Print again only this span: the line with "over the origin", the line with "before = set(bpy.data.objects)", and all lines between them, exactly as given.

[START OF Data lines]

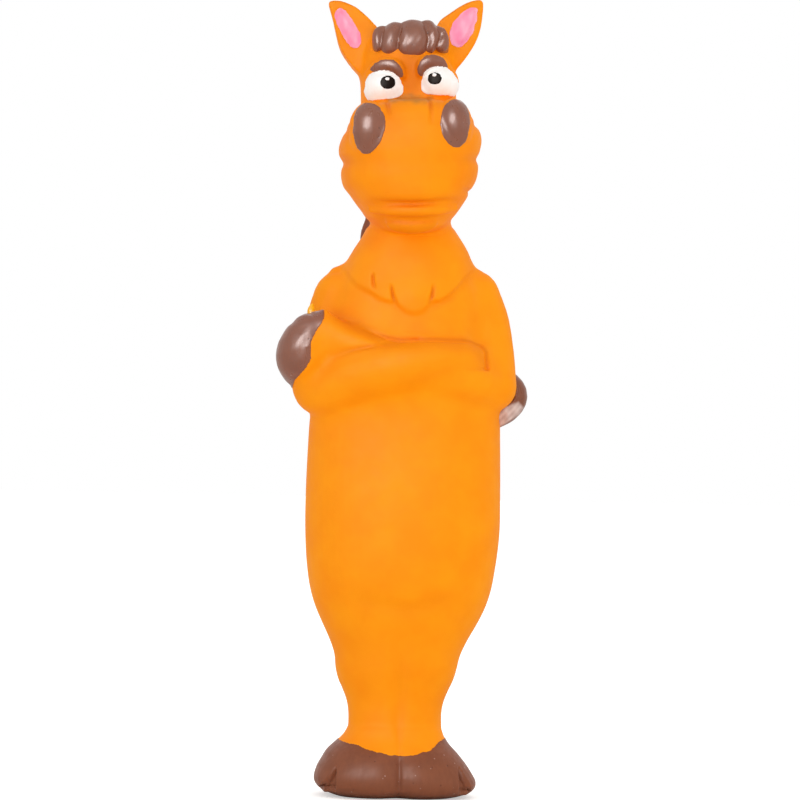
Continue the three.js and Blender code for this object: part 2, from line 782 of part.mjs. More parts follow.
const lockShares = [
  [-0.86, 0.78, 0.88],
  [-0.49, 0.98, 0.95],
  [0.00, 1.28, 1.00],
  [0.50, 1.02, 0.94],
  [0.86, 0.76, 0.86],
];

const lockRouteShares = [
  [0.80, 0.20, 0.00, 0.8],
  [1.00, 0.72, 0.05, 1.0],
  [1.00, 0.98, 0.50, 1.0],
  [1.00, 1.00, 1.00, 0.8],
];

/** One lock of the forelock, falling over the brow. */
function lock([across, breadth, fall]) {
  const places = lockRouteShares.map(([out, forward, down]) => at(
    out * across * forelockHalfWidth,
    -forward * forelockReach,
    forelockTop - down * fall * forelockFall,
  ));
  const radii = lockRouteShares.map((row) => row[3] * breadth * lockRadius);
  return limb(places, radii, { steps: 1, segments: 8 });
}

const earsClear = fuse(earForm(1, gap), earForm(-1, gap));
const locks = fuse(...lockShares.map(lock));
head.add(piece('forelock', surface(largest(cut(locks, headClear, earsClear))), brownPaint));

const maneShares = [
  [0.00, 0.52, 0.42],
  [0.12, 0.82, 0.62],
  [0.26, 0.90, 0.72],
  [0.42, 0.88, 0.80],
  [0.58, 0.80, 0.92],
  [0.74, 0.76, 1.00],
  [0.88, 0.84, 0.86],
  [1.00, 0.92, 0.45],
];
const manePlaces = maneShares.map(([down, back]) => at(
  0,
  back * maneReach,
  headPivotHeight + skullHeight - skullDrop - down * maneHeight,
));
const maneRadii = maneShares.map((row) => row[2] * maneHalfWidth);
const manePlain = limb(manePlaces, maneRadii, { steps: 1, segments: 12, flatness: maneFlatness });
const maneClear = fuse(outOfHead(headClear), outOfHead(earsClear), trunkClear);
toy.add(piece('mane', surface(largest(cut(manePlain, maneClear))), brownPaint));

const tailShares = [
  [0.00, 1.00, 0.65],
  [0.25, 1.04, 0.95],
  [0.52, 0.93, 1.05],
  [0.78, 0.74, 0.85],
  [1.00, 0.60, 0.35],
];
const tailPlaces = tailShares.map(([down, back]) => (
  at(0, back * trunkBack, trunkBase + tailRise - down * tailLength)));
const tailRadii = tailShares.map((row) => row[2] * tailRadius);
const tailPlain = limb(tailPlaces, tailRadii, { steps: 2, segments: 10, flatness: tailFlatness });
const tailClear = fuse(trunkForm(gap, gap), legsForm(gap, gap));
toy.add(piece('tail', surface(largest(cut(tailPlain, tailClear))), brownPaint));

// Squeaker, about an axis that runs from the belly to the back

const squeaker = new THREE.Group();
squeaker.position.set(0, -squeakerFront, squeakerHeight);
squeaker.updateMatrixWorld(true);
toy.add(squeaker);

const bellowsStart = discThickness + gap;
const bellowsEnd = squeakerLength - discThickness - gap;
squeaker.add(piece('squeaker_face', turned([
  [0, 0],
  [squeakerRadius - discThickness / 2, 0],
  [squeakerRadius, discThickness / 2],
  [squeakerRadius, discThickness],
  [0, discThickness],
]), squeakerPlastic));

/** The pleated wall's profile, out along the pleats and back inside them. */
function bellowsProfile() {
  const outer = [];
  for (let i = 0; i <= 2 * pleatCount; i += 1) {
    const depth = THREE.MathUtils.lerp(bellowsStart, bellowsEnd, i / (2 * pleatCount));
    outer.push([squeakerRadius - (i % 2 === 0 ? 0 : pleatDepth), depth]);
  }
  const inner = outer.map(([radius, depth]) => [radius - bellowsWall, depth]).reverse();
  return [...outer, ...inner, outer[0]];
}
squeaker.add(piece('squeaker_bellows', surface(solid(turned(bellowsProfile(), 20))), squeakerPlastic));

const sleeveStart = squeakerLength - sleeveInside;
const baseStart = squeakerLength - discThickness;
const baseBore = sleeveRadius + gap;
squeaker.add(piece('squeaker_base', surface(solid(turned([
  [baseBore, baseStart],
  [squeakerRadius, baseStart],
  [squeakerRadius, squeakerLength],
  [baseBore, squeakerLength],
  [baseBore, baseStart],
]))), squeakerPlastic));

const sleeveEnd = sleeveStart + sleeveLength;
const sleeveBore = sleeveRadius - sleeveWall;
squeaker.add(piece('reed_sleeve', surface(solid(turned([
  [sleeveBore, sleeveStart],
  [sleeveRadius, sleeveStart],
  [sleeveRadius, squeakerLength + gap],
  [sleeveRadius + sleeveFlange, squeakerLength + gap],
  [sleeveRadius + sleeveFlange, squeakerLength + gap + sleeveWall],
  [sleeveRadius, squeakerLength + gap + sleeveWall],
  [sleeveRadius, sleeveEnd],
  [sleeveBore, sleeveEnd],
  [sleeveBore, sleeveStart],
], 16))), squeakerPlastic));

/** Part of a round rod that fills the sleeve's bore between two levels and two depths. */
function boreBlock(low, high, start, end) {
  const rod = solid(turned([[0, start], [sleeveBore - gap, start], [sleeveBore - gap, end], [0, end]], 16));
  return rod.intersect(block(at(-sleeveRadius, start - overrun, low), at(sleeveRadius, end + overrun, high)));
}

const reedRoot = sleeveStart + reedClamp + gap;
const reedTip = sleeveEnd - gap;
const boardEnd = sleeveEnd - gap;
const channel = block(
  at(-channelHalfWidth, reedRoot, -channelDepth),
  at(channelHalfWidth, boardEnd + overrun, overrun),
);
const board = cut(boreBlock(-sleeveRadius, 0, sleeveStart + gap, boardEnd), channel);
squeaker.add(piece('tone_board', surface(board), squeakerPlastic));

const blade = new THREE.Shape();
blade.moveTo(-reedHalfWidth, sleeveStart + gap);
blade.lineTo(reedHalfWidth, sleeveStart + gap);
blade.lineTo(reedHalfWidth, reedTip - reedHalfWidth);
blade.absarc(0, reedTip - reedHalfWidth, reedHalfWidth, 0, Math.PI, false);
const bladeWays = { depth: reedThickness, bevelEnabled: false, curveSegments: 6 };
const bladeGeometry = new THREE.ExtrudeGeometry(blade, bladeWays);
bladeGeometry.translate(0, 0, reedLift);
squeaker.add(piece('reed', surface(solid(bladeGeometry)), reedFilm));

const wedgeBottom = reedLift + reedThickness + gap;
const wedge = boreBlock(wedgeBottom, sleeveRadius, sleeveStart + gap, sleeveStart + gap + reedClamp);
squeaker.add(piece('reed_wedge', surface(wedge), squeakerPlastic));

// Filling

const padBack = -squeakerFront - gap;
const bayEnd = padBack + bellyTravel / crushShare;
const stuffing = trunkForm(-skinWall - gap);
const behind = block(
  at(-trunkHalfWidth - overrun, padBack, trunkBase - overrun),
  at(trunkHalfWidth + overrun, trunkBack + overrun, stumpTop + overrun),
);
const pad = cut(stuffing.intersect(bellyPrism(-gap, 0)), behind);
toy.add(piece('belly_pad', surface(largest(pad)), fibre));

/** The squeaker's space, with the same air all round. */
function squeakerSpace() {
  const barrel = turned([
    [0, -gap],
    [squeakerRadius + gap, -gap],
    [squeakerRadius + gap, squeakerLength + gap],
    [sleeveRadius + sleeveFlange + gap, squeakerLength + gap],
    [sleeveRadius + sleeveFlange + gap, sleeveEnd + gap],
    [0, sleeveEnd + gap],
  ]);
  return solid(barrel).translate(squeaker.position.toArray());
}

const bay = bellyPrism(gap, bayEnd);
const waddingNear = block(
  at(-trunkHalfWidth - overrun, -trunkFront - overrun, trunkBase - overrun),
  at(trunkHalfWidth + overrun, padBack + gap, stumpTop + overrun),
);
const wadding = cut(stuffing.intersect(bellyPrism(-gap, bayEnd - gap)), waddingNear, squeakerSpace());
toy.add(piece('squeeze_wadding', surface(largest(wadding)), fibre));
toy.add(piece('body_filling', surface(largest(cut(stuffing, bay, squeakerSpace()))), fibre));

const legCore = legsForm(-legWall - gap, 0);
const legPlug = stuffingHole(-gap, patchThickness + gap, legBase + gap);
toy.add(piece('leg_filling', surface(fuse(legCore, legPlug)), fibre));

// The toy stands on the ground with the middle of its outline over the origin
toy.updateMatrixWorld(true);
const middle = new THREE.Box3().setFromObject(toy).getCenter(new THREE.Vector3());
toy.position.set(-middle.x, -middle.y, 0);
toy.updateMatrixWorld(true);

export default toy;
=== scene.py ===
"""The looks of a long latex squeaky toy for dogs: a horse that stands with its arms crossed.

Sizes are in millimetres in the toy's own frame, whose upright axis is x = y = 0, with the ground at
z = 0, the horse facing -Y and its left side at +X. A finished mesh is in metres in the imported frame.
"""
import json
import logging
import math
from dataclasses import dataclass, field
from enum import Enum
from typing import Callable, Sequence

import bmesh
import bpy
import numpy as np
from mathutils import Euler, Matrix, Vector

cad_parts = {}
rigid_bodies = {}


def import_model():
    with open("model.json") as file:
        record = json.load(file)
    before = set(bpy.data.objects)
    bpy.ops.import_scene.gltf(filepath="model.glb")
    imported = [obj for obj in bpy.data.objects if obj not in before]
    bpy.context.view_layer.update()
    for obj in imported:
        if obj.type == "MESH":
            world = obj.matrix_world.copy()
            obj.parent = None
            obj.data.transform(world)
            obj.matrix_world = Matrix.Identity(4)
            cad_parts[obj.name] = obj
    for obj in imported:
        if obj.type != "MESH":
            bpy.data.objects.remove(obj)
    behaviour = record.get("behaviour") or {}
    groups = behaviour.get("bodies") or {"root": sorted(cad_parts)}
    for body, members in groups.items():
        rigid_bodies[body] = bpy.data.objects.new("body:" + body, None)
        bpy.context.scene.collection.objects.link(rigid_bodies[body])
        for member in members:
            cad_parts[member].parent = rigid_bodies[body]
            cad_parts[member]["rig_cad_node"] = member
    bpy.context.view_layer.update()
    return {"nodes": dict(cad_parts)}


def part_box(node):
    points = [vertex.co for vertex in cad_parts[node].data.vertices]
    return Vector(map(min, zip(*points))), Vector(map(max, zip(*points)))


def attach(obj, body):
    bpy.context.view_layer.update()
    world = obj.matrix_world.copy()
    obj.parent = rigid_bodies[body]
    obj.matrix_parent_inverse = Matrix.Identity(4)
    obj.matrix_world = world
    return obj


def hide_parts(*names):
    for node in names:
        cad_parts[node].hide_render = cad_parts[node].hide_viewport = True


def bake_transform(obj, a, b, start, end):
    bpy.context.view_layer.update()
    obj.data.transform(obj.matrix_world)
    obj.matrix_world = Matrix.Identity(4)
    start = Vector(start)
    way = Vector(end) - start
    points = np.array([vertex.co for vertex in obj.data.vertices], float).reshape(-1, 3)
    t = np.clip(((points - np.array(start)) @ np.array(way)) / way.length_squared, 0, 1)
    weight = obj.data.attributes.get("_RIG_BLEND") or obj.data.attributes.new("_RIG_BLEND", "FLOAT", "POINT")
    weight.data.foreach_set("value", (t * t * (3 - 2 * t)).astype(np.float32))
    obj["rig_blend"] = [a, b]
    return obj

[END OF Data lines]

• [Written answer]
// The toy stands on the ground with the middle of its outline over the origin
toy.updateMatrixWorld(true);
const middle = new THREE.Box3().setFromObject(toy).getCenter(new THREE.Vector3());
toy.position.set(-middle.x, -middle.y, 0);
toy.updateMatrixWorld(true);

export default toy;
=== scene.py ===
"""The looks of a long latex squeaky toy for dogs: a horse that stands with its arms crossed.

Sizes are in millimetres in the toy's own frame, whose upright axis is x = y = 0, with the ground at
z = 0, the horse facing -Y and its left side at +X. A finished mesh is in metres in the imported frame.
"""
import json
import logging
import math
from dataclasses import dataclass, field
from enum import Enum
from typing import Callable, Sequence

import bmesh
import bpy
import numpy as np
from mathutils import Euler, Matrix, Vector

cad_parts = {}
rigid_bodies = {}


def import_model():
    with open("model.json") as file:
        record = json.load(file)
    before = set(bpy.data.objects)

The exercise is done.